■ Short problem: All lines in the data bearing the string "frame" should be identified and copied.

********************

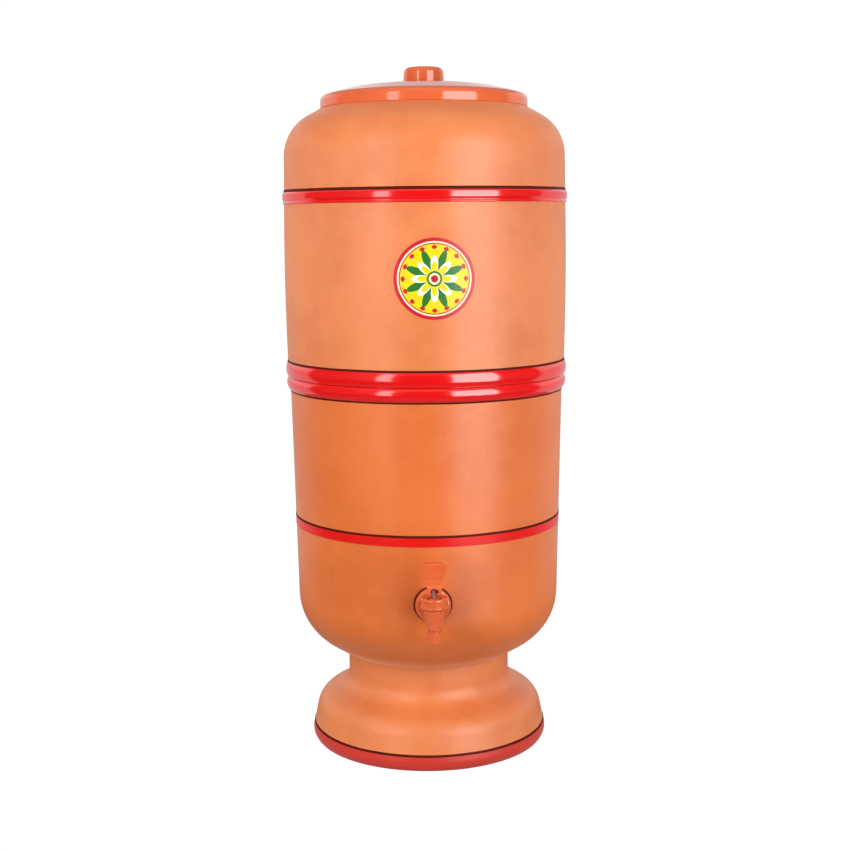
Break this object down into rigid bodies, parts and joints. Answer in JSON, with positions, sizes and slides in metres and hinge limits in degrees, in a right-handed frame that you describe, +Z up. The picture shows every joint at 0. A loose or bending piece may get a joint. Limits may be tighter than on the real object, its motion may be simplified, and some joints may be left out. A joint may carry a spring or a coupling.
{
  "type": "clay water filter with tap",
  "caption": "Gravity-fed clay water pot on a flared foot: lift-off upper vessel with ceramic candles and float valves over a reservoir with a lever tap, and a domed lid with a knob.",
  "frame": {"origin": "centre of the ring that the foot stands on", "axes": "+Z up along the vessels' common axis, -Y towards the tap, +X to the right of someone who faces the tap"},
  "size_m": [0.2434, 0.276, 0.584],
  "materials": {
    "clay": "unglazed fired clay, fine and matte",
    "red_enamel": "glossy red enamel paint",
    "label_film": "printed transfer label under clear varnish",
    "terracotta_plastic": "moulded plastic, glossy",
    "dark_rubber": "dark rubber",
    "silicone": "pale food-grade silicone rubber",
    "white_plastic": "moulded polypropylene",
    "steel": "stainless steel",
    "candle_ceramic": "porous white ceramic",
    "carbon": "pressed activated carbon",
    "float_foam": "light blown plastic"
  },
  "bodies": {
    "reservoir": {"pedestal_foot": "clay", "lower_vessel": "clay", "lower_rim_bead": "red_enamel", "belt_stripe": "red_enamel", "foot_stripe": "red_enamel", "tap_body": "terracotta_plastic", "tap_outer_gasket": "dark_rubber", "tap_inner_gasket": "dark_rubber", "tap_lock_nut": "terracotta_plastic", "tap_bonnet": "terracotta_plastic", "tap_seat_cup": "silicone"},
    "filter_vessel": {"upper_vessel": "clay", "upper_rim_bead": "red_enamel", "shoulder_band": "red_enamel", "front_label": "label_film", "candle_gaskets": "silicone", "candle_washers": "silicone", "candle_wing_nuts": "white_plastic", "float_hinge_pins": "steel", "candle_shell_left": "candle_ceramic", "candle_shell_right": "candle_ceramic", "candle_carbon_left": "carbon", "candle_carbon_right": "carbon", "candle_base_left": "white_plastic", "candle_base_right": "white_plastic", "float_valve_body_left": "white_plastic", "float_valve_body_right": "white_plastic"},
    "lid": {"lid": "terracotta_plastic", "lid_knob": "terracotta_plastic", "lid_knob_washer": "white_plastic", "lid_knob_screw": "steel"},
    "tap_stem": {"tap_stem": "white_plastic", "tap_pin": "steel"},
    "tap_lever": {"tap_lever": "terracotta_plastic"},
    "float_left": {"float_arm_left": "white_plastic", "float_pad_left": "silicone", "float_bulb_left": "float_foam"},
    "float_right": {"float_arm_right": "white_plastic", "float_pad_right": "silicone", "float_bulb_right": "float_foam"}
  },
  "joints": [
    {"name": "filter_vessel_lift", "type": "slide", "parent": "reservoir", "child": "filter_vessel", "axis": [0, 0, 1], "range_m": [0, 0.12]},
    {"name": "lid_lift", "type": "slide", "parent": "filter_vessel", "child": "lid", "axis": [0, 0, 1], "range_m": [0, 0.08]},
    {"name": "tap_stem_lift", "type": "slide", "parent": "reservoir", "child": "tap_stem", "axis": [0, 0, 1], "range_m": [0, 0.004], "deforming": ["tap_seat_cup"]},
    {"name": "tap_lever_tilt", "type": "hinge", "parent": "tap_stem", "child": "tap_lever", "pos_m": [0, -0.14336, 0.16525], "axis": [1, 0, 0], "range_deg": [0, 75], "stiffness_Nm_per_rad": 0.03, "springref_deg": -17.19},
    {"name": "float_left_hinge", "type": "hinge", "parent": "filter_vessel", "child": "float_left", "pos_m": [-0.038, -0.0125, 0.2658], "axis": [1, 0, 0], "range_deg": [0, 22]},
    {"name": "float_right_hinge", "type": "hinge", "parent": "filter_vessel", "child": "float_right", "pos_m": [0.038, -0.0125, 0.2658], "axis": [1, 0, 0], "range_deg": [0, 22]}
  ],
  "couplings": [
    {"joint": "tap_stem_lift", "follows": "tap_lever_tilt", "m_per_rad": 0.0029794}
  ]
}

********************

■ Exercise response:
Break this object down into rigid bodies, parts and joints. Answer in JSON, with positions, sizes and slides in metres and hinge limits in degrees, in a right-handed frame that you describe, +Z up. The picture shows every joint at 0. A loose or bending piece may get a joint. Limits may be tighter than on the real object, its motion may be simplified, and some joints may be left out. A joint may carry a spring or a coupling.
  "frame": {"origin": "centre of the ring that the foot stands on", "axes": "+Z up along the vessels' common axis, -Y towards the tap, +X to the right of someone who faces the tap"},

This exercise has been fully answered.